Policy Demanding Staff Stay in the Building on Break Slammed As 'Bull****'

The internet has slammed a supervisor after an employee shared that they had been told they were not allowed to leave their workplace during their break.

A Reddit user shared the story on the popular r/antiwork forum on Thursday where it has received 20,000 upvotes and thousands of comments.

In the post, the employee wrote: "My supervisor at Carl's Jr. is telling everyone that we can't leave the building during our 30-minute lunch break."

They continued: "Just before I was leaving work today my supervisor told everyone that she forgot to mention that the new district manager doesn't want anyone leaving the building while on their lunch break. I kinda just looked at her for a second because I thought she was joking, she reassured everyone that she wasn't and that this is a new rule."

Man sits eating lunch on step
A stock image of a man sitting eating his lunch on a step outside of a building. The internet has slammed a supervisor after an employee shared that they had been told they were not allowed to leave their workplace during their break. Noel Hendrickson/Getty Images

A spokesperson for Carl's Jr. told Newsweek: "Carl's Jr. has both company-owned and franchised locations. While we can't speak for independently owned and operated franchisees, Carl's Jr. Restaurants LLC's company policy states that employees in California are relieved of all of their duties during meal periods and rest breaks and are allowed to leave the premises.

"Any employee at a company-owned restaurant who believes there has been a violation of this policy should immediately report the matter to our Human Resources Department. Violations reported will be thoroughly investigated, and corrective action taken where appropriate."

In the U.S., 25 states have laws regarding breaks. Problems with breaks, from what you can do during a break to whether you get them at all, often lie in the fact that there is no federal law requiring your boss to give you a break.

The Fair Labor Standards Act (FLSA) covers most types of employees and has particular notes when it comes to break requirements. It does not prohibit employers from requiring workers to stay on premises during their break time.
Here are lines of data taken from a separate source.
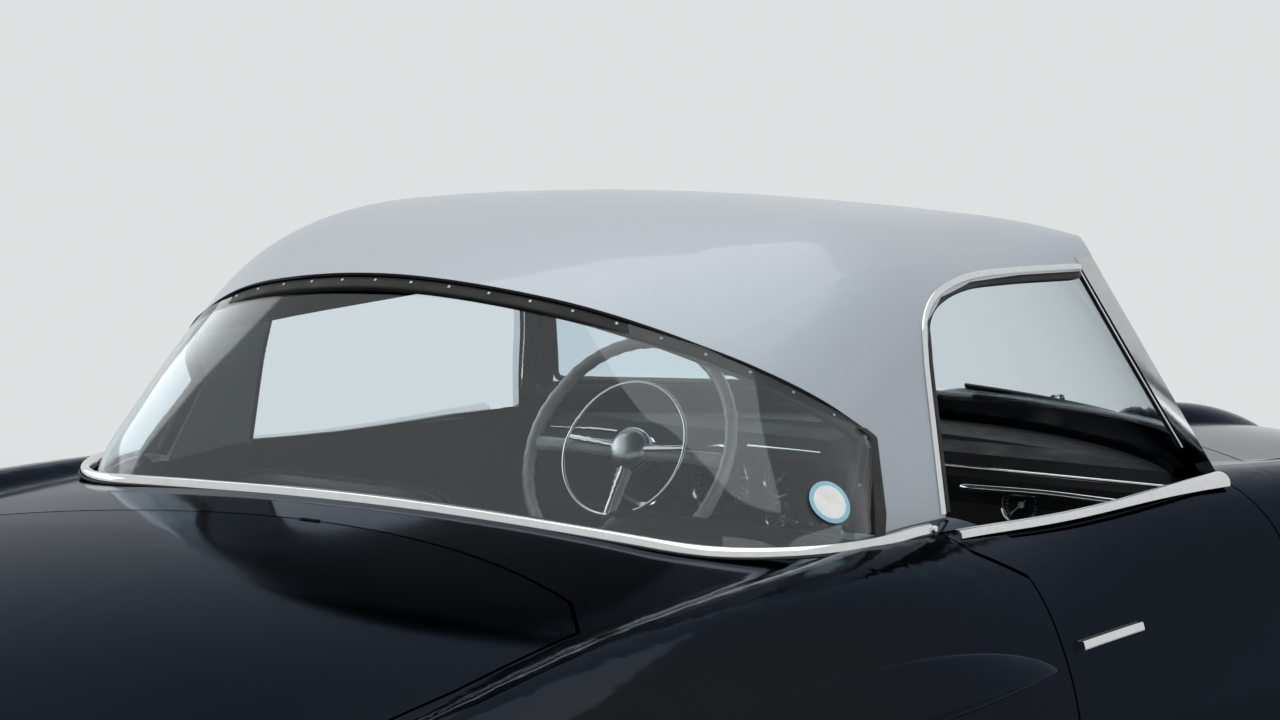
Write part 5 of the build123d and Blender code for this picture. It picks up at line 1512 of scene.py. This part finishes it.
class ROADSTER_OT_outside_trim(RoadsterPart, bpy.types.Operator):
    """Makes the wipers, side vents, plates, bumper tips and exhaust tip."""

    bl_idname = "roadster.outside_trim"
    bl_label = "Outside trim"

    def execute(self, context):
        glass = skin_of("windscreen_glass")
        cowl = skin_of("front_body", "hood")
        for name, pivot_x, start_x, end_x in (
            ("left", 0.330, 0.385, 0.045), ("right", -0.230, -0.060, -0.400),
        ):
            x, z = np.linspace(start_x, end_x, 14), 0.962 - 0.016 * (np.arange(14) / 13)
            blade = all_hits(glass, zip(x, np.full(14, -1.4), z), (0, 1, 0)) + [0, -0.006, 0.003]
            make_piece(f"wiper_blade_{name}", [sweep(blade, soft_box(0.012, 0.006, 0.002), (0, -1, 0.8))],
                       "seal_rubber")
            pivot = dropped(cowl, [(pivot_x, blade[:, 1].min() - 0.045)])[0]
            middle = blade[len(blade) // 2] + [0, -0.008, 0.006]
            arm = smooth_path([pivot + [0, 0, 0.014], (pivot + middle) / 2 + [0, -0.012, 0.024], middle], 20)
            post = [(0.0, 0.022), (0.007, 0.021), (0.009, 0.014), (0.013, 0.008), (0.014, -0.004),
                    (0.0, -0.004)]
            arm = [sweep(arm, ellipse(0.009, 0.005, 8), UPWARD), lathe(post, pivot, (0, -0.2, 1), 24)]
            make_piece(f"wiper_arm_{name}", arm, "chrome")
        self.vents()
        self.plates()
        self.bumper_tips()
        tip = [(0.0235, 0.030), (0.0265, 0.030), (0.0275, 0.024), (0.0275, -0.060), (0.0235, -0.060),
               (0.0215, -0.050), (0.0215, 0.026), (0.0235, 0.030)]
        make_piece("exhaust_tip", [lathe(tip, (-0.330, 2.205, 0.235), (0, 1, 0), 36)], "chrome")
        return {"FINISHED"}

    def vents(self):
        """The outlet in each front wing: a dark sheet on the skin, painted shade standing for the recess,
        behind three bright bars, with an oblong rim whose corners are squared by a power of sine and cosine."""
        side = skin_of("front_body")
        middle_y, middle_z, square = -0.720, 0.660, 0.45

        def on_wing(y, z, out):
            """The point on the left wing at a place seen from the side, moved out a little."""
            hit = solid_hit(side, (BESIDE_CAR, y, z), (-1, 0, 0), "vents")
            return hit + [out, 0, 0]

        y = np.linspace(middle_y - 0.160, middle_y + 0.160, 24)
        z = np.linspace(0.612, 0.708, 8)
        # A dark sheet just off the wing's skin: painted shade for the vent's recess.
        dark = np.array([[on_wing(a, b, 0.0012) for b in z] for a in y])
        make_piece("vent_shade_sheet", both_sides(walled(dark, dark - [0.004, 0, 0])), "seal_rubber")
        bars = []
        for level in (0.630, middle_z, 0.690):
            path = np.array([on_wing(a, level, 0.006) for a in y])
            bars.append(sweep(path, ellipse(0.009, 0.007, 8), (1, 0, 0)))
        t = full_turn(72)
        wide, high = 0.168 * pulled(np.cos(t), square), 0.056 * pulled(np.sin(t), square)
        rim = np.array([on_wing(middle_y + a, middle_z + b, 0.003) for a, b in zip(wide, high)])
        bars.append(sweep(rim, ellipse(0.008, 0.006, 8), (1, 0, 0), closed=True))
        make_piece("vent_bars", both_sides(*bars), "chrome")

    def bumper_tips(self):
        """Domed caps on the cut ends of both bumpers: the blade's oval is carried on round a
        bend that straightens out, and shrinks as a quarter circle does."""
        reach, overlap, bend, widest = 0.018, 0.004, radians(21.0), 0.8862
        along = np.linspace(-overlap, reach, 15)
        beyond = np.clip(along, 0, reach) / reach
        turn, step = bend * (1 - beyond), np.gradient(along)
        path = np.cumsum(np.stack([np.sin(turn), np.cos(turn), 0 * turn], axis=1) * step[:, None], axis=0)
        path += BUMPER_END - path[np.argmin(abs(along))]
        grid, *wraps = sweep(path, ellipse(*BUMPER_SECTION, 28), UPWARD, taper=np.sqrt(1 - beyond**2))
        grid[..., 0] = np.minimum(grid[..., 0], widest)
        make_piece("bumper_tips", both_sides((grid, *wraps), (grid * [1, -1, 1], *wraps)), "chrome")

    def plates(self):
        """The two number plates, left blank, on their holders."""
        for name, node, sign, aim_z, z, gap, lean, (width, height) in (
            ("front", "front_bumper", -1, 0.400, 0.300, 0.004, UPWARD, (0.440, 0.100)),
            ("rear", "rear_body", 1, 0.520, 0.520, 0.012, (0, -0.25, 0.97), (0.305, 0.152)),
        ):
            hit = solid_hit(skin_of(node), (0, sign * PAST_BUMPERS, aim_z), (0, -sign, 0), "plates")
            place = placement((0, hit[1] + sign * gap, z), (1, 0, 0), lean)
            plate = panel(rounded_outline(width, height, 0.010), 0.004, place)
            make_piece(f"plate_{name}", [plate], "plate_blank")
            border = rounded_outline(width + 0.006, height + 0.006, 0.012)
            loop = move(np.column_stack([border, np.zeros(len(border))]), place)
            rim = sweep(loop, ellipse(0.009, 0.008, 8), place[:3, 2], closed=True)
            make_piece(f"plate_frame_{name}", [rim], "chrome")


class ROADSTER_OT_engine_bay(RoadsterPart, bpy.types.Operator):
    """Makes the valve cover, intake pipes, air box and radiator under the hood."""

    bl_idname = "roadster.engine_bay"
    bl_label = "Engine bay"

    def execute(self, context):
        def bar(start, end, count, section):
            """A profile carried along a straight line."""
            return sweep(np.linspace(start, end, count), section, UPWARD)

        cover = placement((0.0, -1.400, 0.712), (1, 0, 0), (0, 1, 0))
        lids = [panel(rounded_outline(0.190, 0.640, 0.045), 0.050, cover)]
        for y in -1.640 + 0.060 * np.arange(9):
            lids.append(bar((-0.075, y, 0.739), (0.075, y, 0.739), 8, ellipse(0.012, 0.008, 8)))
        make_piece("valve_cover", lids, "cast_metal")
        pipes = []
        for y in -1.650 + 0.100 * np.arange(6):
            route = smooth_path([(0.10, y, 0.640), (0.17, y, 0.665), (0.24, y, 0.668), (0.30, y, 0.640)], 20)
            pipes.append(sweep(route, rod(0.044, 14), (0, 1, 0)))
        make_piece("intake_pipes", pipes, "cast_metal")
        box = bar((0.335, -1.720, 0.625), (0.335, -1.080, 0.625), 20, soft_box(0.090, 0.100, 0.030))
        make_piece("air_box", [box], "chassis_black")
        tank = bar((-0.330, -1.905, 0.640), (0.330, -1.905, 0.640), 20, soft_box(0.060, 0.052, 0.018))
        core = bar((-0.330, -1.915, 0.455), (0.330, -1.915, 0.455), 6, soft_box(0.046, 0.320, 0.004))
        make_piece("radiator", [tank, core], "chassis_black")
        return {"FINISHED"}


class ROADSTER_OT_brows(RoadsterPart, bpy.types.Operator):
    """Makes the long brows over the four wheel arches, in the colour of the body."""

    bl_idname = "roadster.brows"
    bl_label = "Wheel arch brows"

    def execute(self, context):
        for name, middle_y in (("front", FRONT_AXLE_Y), ("rear", REAR_AXLE_Y)):
            brow = self.brow(skin_of(f"{name}_body"), middle_y)
            make_piece(f"brows_{name}", both_sides(brow), "black_paint", sharp=60)
        return {"FINISHED"}

    @staticmethod
    def brow(side, middle_y):
        """A blister on the wing: along its length it swells by a cosine bell, across it the
        outline is a round upper slope that ends in a tighter lower edge; its rim lies in the
        skin where a ray from the side meets it."""
        lower_z, half_length, drop, rise, most = 0.728, 0.47, 0.012, 0.066, 0.024
        u, v = np.meshgrid(np.linspace(-1, 1, 72), np.linspace(0, 1, 18), indexing="ij")
        bell = (1 - u * u) ** 0.75
        low, high = lower_z - drop * bell, lower_z + rise * bell + 0.002
        y, z = middle_y + half_length * u, low + (high - low) * v
        spare = np.stack([0 * y + 0.85, y, z], axis=-1)
        grid = hit_grid(side, np.stack([0 * y + BESIDE_CAR, y, z], axis=-1), (-1, 0, 0), spare)
        lift = most * bell * np.maximum(0, np.sin(pi * v**0.55)) ** 0.8
        grid[:, :, 0] += lift - 0.0006
        return walled(grid, grid - [0.030, 0, 0])


# The add-on

OPERATORS = [
    ROADSTER_OT_stage,
    ROADSTER_OT_node_finishes,
    ROADSTER_OT_hardtop_seal,
    ROADSTER_OT_window_mouldings,
    ROADSTER_OT_belt_strips,
    ROADSTER_OT_screen_posts,
    ROADSTER_OT_tyres,
    ROADSTER_OT_wheel_trim,
    ROADSTER_OT_steering_wheel,
    ROADSTER_OT_seats,
    ROADSTER_OT_lamps,
    ROADSTER_OT_sticker,
    ROADSTER_OT_dashboard,
    ROADSTER_OT_door_furniture,
    ROADSTER_OT_cabin,
    ROADSTER_OT_outside_trim,
    ROADSTER_OT_brows,
    ROADSTER_OT_engine_bay,
    ROADSTER_OT_rear_pane,
]


class ROADSTER_PT_panel(bpy.types.Panel):
    """Lists the car's colours, sizes and groups of pieces."""

    bl_idname = "ROADSTER_PT_panel"
    bl_label = "Roadster"
    bl_space_type = "VIEW_3D"
    bl_region_type = "UI"
    bl_category = "Roadster"

    def draw(self, context):
        """Two boxes of values, then a button for each group of pieces."""
        for group in (context.scene.roadster_colours, context.scene.roadster_sizes):
            box = self.layout.box()
            for key in group.bl_rna.properties.keys():
                if key not in {"rna_type", "name"}:
                    box.prop(group, key)
        for operator in OPERATORS:
            self.layout.operator(operator.bl_idname)


CLASSES = [RoadsterColours, RoadsterSizes, *OPERATORS, ROADSTER_PT_panel]


def register():
    """Makes the classes known and hangs both property groups on the scene."""
    for cls in CLASSES:
        bpy.utils.register_class(cls)
    bpy.types.Scene.roadster_colours = PointerProperty(type=RoadsterColours)
    bpy.types.Scene.roadster_sizes = PointerProperty(type=RoadsterSizes)


def unregister():
    """Undoes register."""
    del bpy.types.Scene.roadster_colours
    del bpy.types.Scene.roadster_sizes
    for cls in reversed(CLASSES):
        bpy.utils.unregister_class(cls)


def main():
    """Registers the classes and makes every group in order."""
    register()
    for operator in OPERATORS:
        group, name = operator.bl_idname.split(".")
        getattr(getattr(bpy.ops, group), name)()


if __name__ == "__main__":
    main()
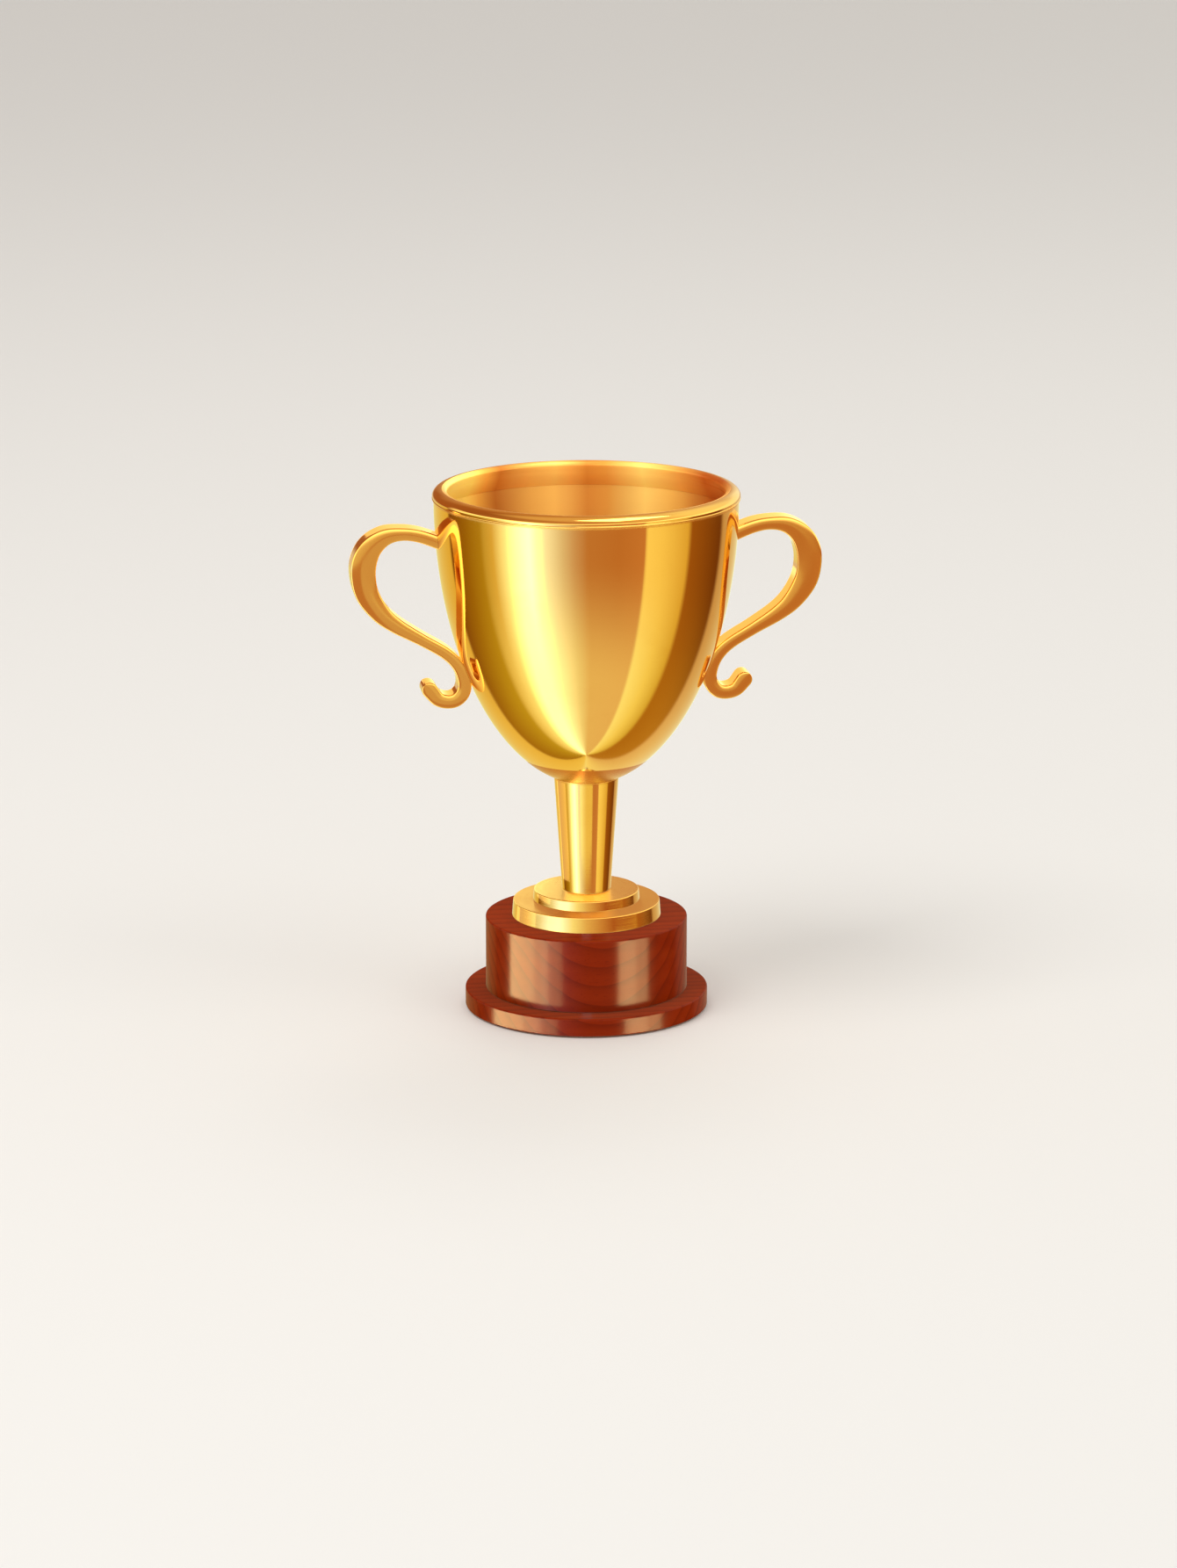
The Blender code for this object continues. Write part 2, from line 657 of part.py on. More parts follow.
def make_rod_hardware(parts, cutters, steel, iron):
    """The rod, and below the ballast a wide washer, a split spring washer and a nut."""
    point = 0.6 * MM
    rod_profile = [
        (0.0, ROD_TOP),
        (ROD_RADIUS - point, ROD_TOP),
        (ROD_RADIUS, ROD_TOP - point),
        (ROD_RADIUS, ROD_BOTTOM + point),
        (ROD_RADIUS - point, ROD_BOTTOM),
        (0.0, ROD_BOTTOM),
    ]
    turned("tie_rod", rod_profile, parts, steel, COARSE, closed=False)
    edge = PLINTH_EDGE
    radius = POCKET_RADIUS - 0.5 * MM
    hole = ROD_RADIUS + 0.5 * MM
    ballast_profile = [
        (radius - edge, BALLAST_TOP),
        (radius, BALLAST_TOP - edge),
        (radius, BALLAST_BOTTOM + edge),
        (radius - edge, BALLAST_BOTTOM),
        (hole, BALLAST_BOTTOM),
        (hole, BALLAST_TOP),
    ]
    turned("ballast_disc", ballast_profile, parts, iron, MEDIUM)
    penny_low = BALLAST_BOTTOM - GAP - PENNY_WASHER_THICKNESS
    ring("penny_washer", PENNY_WASHER_RADIUS, penny_low, PENNY_WASHER_THICKNESS, parts, steel)
    spring_low = penny_low - GAP - SPRING_WASHER_THICKNESS
    spring = ring("spring_washer", SPRING_WASHER_RADIUS, spring_low, SPRING_WASHER_THICKNESS, parts, steel)
    split_size = (SPRING_WASHER_RADIUS, 0.6 * MM, 6 * SPRING_WASHER_THICKNESS)
    split = box_mesh("spring_split", split_size, (SPRING_WASHER_RADIUS, 0, 0))
    split_piece = as_cutter(add_object("spring_split", split, cutters))
    split_piece.location.z = spring_low + SPRING_WASHER_THICKNESS / 2
    split_piece.rotation_euler.x = math.radians(30)
    cut(spring, split_piece)
    nut = hexagon("hex_nut", HEX_NUT_HEIGHT, parts, steel)
    nut.location.z = spring_low - GAP - HEX_NUT_HEIGHT
    nut_hole = as_cutter(
        add_object("hex_nut_hole", cylinder_mesh("hex_nut_hole", ROD_HOLE, -MM, HEX_NUT_HEIGHT + MM, COARSE), cutters)
    )
    nut_hole.location.z = nut.location.z
    cut(nut, nut_hole)


# ---------------------------------------------------------------- assembly


def main():
    clear_scene()
    parts = make_collection("cup_trophy")
    cutters = make_collection("cutters")
    gold = make_material("gold_plate", (0.92, 0.58, 0.14), 0.12, 1.0)
    wood = make_material("mahogany_lacquer", (0.23, 0.045, 0.012), 0.16, 0.0)
    steel = make_material("zinc_steel", (0.62, 0.63, 0.65), 0.35, 1.0)
    iron = make_material("cast_iron", (0.09, 0.09, 0.10), 0.6, 1.0)
    felt = make_material("baize", (0.02, 0.10, 0.045), 0.95, 0.0)

    bowl = make_bowl(parts, gold)
    drill_bowl(bowl, cutters)
    make_rim(parts, gold)
    make_spreader(parts, gold)
    make_dome_nut(parts, cutters, gold)
    make_stem(parts, gold)
    make_upper_disc(parts, gold)
    make_lower_disc(parts, gold)
    make_handles(parts, cutters, gold)
    make_handle_screws(parts, cutters, gold)

    drum = make_drum(parts, wood)
    foot = make_plinth_foot(parts, wood)
    make_wood_screws(parts, cutters, steel, drum, foot)
    make_felt(parts, felt)
    make_rod_hardware(parts, cutters, steel, iron)

    for obj in parts.objects:
        smooth(obj)


main()
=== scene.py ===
"""A two-handled presentation cup on a two-tier turned plinth, in a plain pale studio.

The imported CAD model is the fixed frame. The pieces that show are made again here with fine curves and
crisp edges, in place of their CAD nodes. The hidden ones keep their CAD mesh and get a finish.
"""

import math

import bmesh
import bpy
import numpy as np
from mathutils import Matrix, Vector

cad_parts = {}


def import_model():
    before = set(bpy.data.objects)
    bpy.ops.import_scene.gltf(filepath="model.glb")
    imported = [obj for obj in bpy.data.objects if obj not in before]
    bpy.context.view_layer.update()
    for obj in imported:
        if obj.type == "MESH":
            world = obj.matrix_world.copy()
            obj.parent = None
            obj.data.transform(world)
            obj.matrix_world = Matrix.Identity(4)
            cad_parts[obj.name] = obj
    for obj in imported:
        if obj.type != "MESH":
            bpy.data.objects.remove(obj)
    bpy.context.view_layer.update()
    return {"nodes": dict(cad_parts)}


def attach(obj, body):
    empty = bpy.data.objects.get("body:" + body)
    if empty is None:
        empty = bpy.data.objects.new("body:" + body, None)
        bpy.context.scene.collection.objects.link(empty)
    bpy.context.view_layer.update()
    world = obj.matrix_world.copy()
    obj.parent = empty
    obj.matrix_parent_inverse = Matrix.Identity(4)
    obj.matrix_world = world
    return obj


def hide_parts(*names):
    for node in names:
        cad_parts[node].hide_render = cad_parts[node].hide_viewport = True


MM = 0.001
TAU = 2.0 * math.pi
BODY = "root"

# Facets round a turned piece that shows, and round small hardware.
ROUND = 240
ROUND_SMALL = 72

# ---------------------------------------------------------------- sizes, as in the CAD model

GAP = 0.3 * MM
# What is left between pieces that sit on each other, and how close points have to be to merge.
SEAT_GAP = 0.05 * MM
WELD = 1e-6

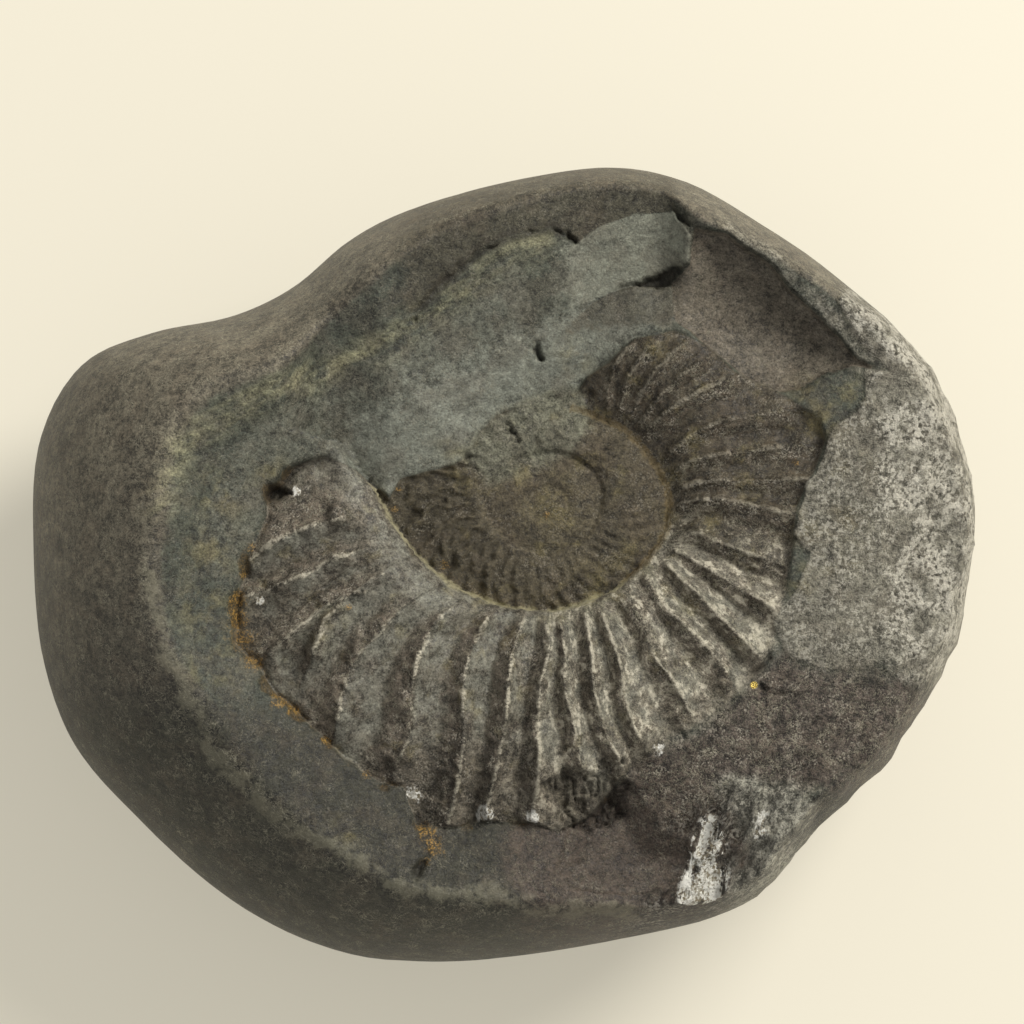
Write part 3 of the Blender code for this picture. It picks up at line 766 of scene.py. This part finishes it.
stone_bm.to_mesh(stone_mesh)
stone_bm.free()
stone_mesh.shade_smooth()
stone = bpy.data.objects.new("worn_stone", stone_mesh)
bpy.context.scene.collection.objects.link(stone)
print(len(stone_mesh.vertices), "points,", len(stone_mesh.polygons), "triangles, height",
      round(points[:, 2].max(), 1), "mm")

# %% [markdown]
# ## Where the colours go
#
# The sculpting already knows where each kind of ground is, so the masks are stored on the mesh as
# attributes. A few more mark what has no shape of its own: white calcite, rust, a grain of pyrite
# and the olive stain round the seams.

# %% Masks on the mesh
CALCITE = (
    (18.8, -23.6, 0.9), (18.8, -24.8, 1.3), (18.3, -26.2, 1.3), (18.9, -27.6, 1.3), (18.2, -29, 1.7),
    (18.9, -30.4, 1.2), (17.2, -30, 1.1), (23.4, -22.8, 0.6), (23.3, -24, 0.6), (-8.1, -20.6, 0.7),
    (-1.6, -22.5, 0.65), (-21.9, -3.3, 0.4), (-18.8, 6.7, 0.4), (2.6, -22.8, 0.5), (14, -16.5, 0.5),
)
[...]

However, depending on the application of a policy like this, the requirement to stay on-site during a break could mean that the employee is considered as "on call" and therefore compensable.

According to the FLSA Hours Worked section: "An employee who is required to remain on his or her employer's premises or so close thereto that he or she cannot use the time effectively for his or her own purposes is working while on-call," but they do specify that: "It is not necessary that an employee be permitted to leave the premises if he is otherwise completely freed from duties during the meal period."

They also explain that, for example: "Some employees are required to remain on the employer's premises or at a location controlled by the employer. One example is a hospital employee who must stay at the hospital in an on-call room. While on-call, the employee is able to sleep, eat, watch television, read a book, etc. but is not allowed to leave the hospital.

"Other employees are able to leave their employer's premises but are required to stay within so many minutes or so many miles of the facility and be accessible by telephone or by pager. An example of this type of employee is an apartment maintenance worker who has to carry a pager while on call and must remain within a specified number of miles of the apartment complex."

"Ask for a written copy of that policy," suggested one Reddit user in the comments. While another asked: "How are you supposed to get a healthy lunch if you can't leave the building?"

"This happened to me at a job once," shared another commenter. "So I fired up a joint in the employee cafeteria. I was fired on the spot. 10/10 would do again."

"You can't leave the building?! Bull****. Just pretend you forgot she told you, then if they say it again just chuckle and ignore them," said another Reddit user.

Newsweek has reached out to the Reddit poster for comment.